8. plotting parameters

  • show_plot : You can specify whether you want to actually show the plot ( = TRUE).
  • SS_annotations : You can choose whether to add annotations (Beta, P, FDR) to each boxplot (= TRUE).
  • interact : Make the plot interactive using plotly::ggplotly! (= TRUE). [NOTE: under construction…]
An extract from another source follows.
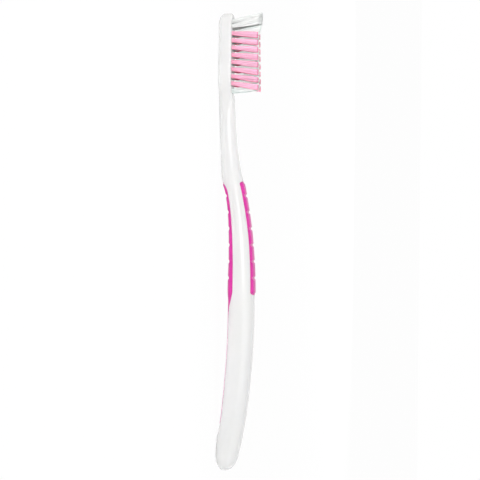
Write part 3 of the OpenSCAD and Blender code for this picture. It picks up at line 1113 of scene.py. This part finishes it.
@dataclass
class TuftField:
    """All the tufts of the head, with the sizes that place them."""

    moulding: Moulding
    rows: int = 8
    row_pitch: float = 2.95
    column_pitch: float = 2.3
    toe_pitch: float = 2.7
    toe_inset: float = 3.1
    toe_set_back: float = 0.6
    height: float = 10.8
    heel_extra: float = 0.4
    outer_lean: float = 4.0
    outer_heel_lean: float = 9.0
    clear_drop: float = 0.15
    last_clear_extra: float = 0.35
    toe_height: float = 12.3
    toe_inner_height: float = 12.2
    toe_crown: float = 1.6
    toe_lean: float = 11.5
    # The CAD's own strands, which with the toe's slant say how far the model reaches past the moulding
    cad_strand: float = 0.36
    cad_gap: float = 0.02
    cad_spread: float = 1.62
    strands: int = 46
    strand_radius: float = 0.098
    bundle_radius: float = 0.8
    squeeze: float = 0.2
    spread_y: float = 1.3
    root: float = 1.3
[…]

Run eQTL_boxplots Function

  • Time to use your arguments to run eQTL_boxplots! In this example, I have supplied 3 SNPs and eQTL data from 4 different conditions, so 12 eQTL boxplots will be generated.
  • If available in the eQTL_SS_paths, eQTL_boxplots will also annotate each boxplot with:
    • Beta (effect size)
    • P (P-value)
    • FDR (False Discovery Rate)
## [1] ""
## [1] "+ Processsing Expression data"
## [1] "++ Extracting probe info"
## [1] "++ CD14"
## [1] "++ IFN"
## [1] "++ LPS2"
## [1] "++ LPS24"
## [1] ""
## [1] "+ Processing Summary Stats data"
## [1] ""
## [1] "+ Processing Genotype data"
## Warning in melt.data.table(., geno_subset, id.vars = c("CHR", "SNP",
## "POS", : 'measure.vars' [289, 290, 292, 293, ...] are not all of the same
## type. By order of hierarchy, the molten data value column will be of type
## 'double'. All measure variables not of type 'double' will be coerced too.
## Check DETAILS in ?melt.data.table for more on coercion.
## [1] ""
## [1] "+ Merging Summary Stats, Genotype, and Expression data"
## [1] ""
## [1] "+ Plotting eQTLs"

Output Data

  • eQTL_boxplots also produces a data.table containing all the data SS, expression, and genotype data used to create the plots.
  • Each row a data point for a given SNP, within a given condition, within a given individual.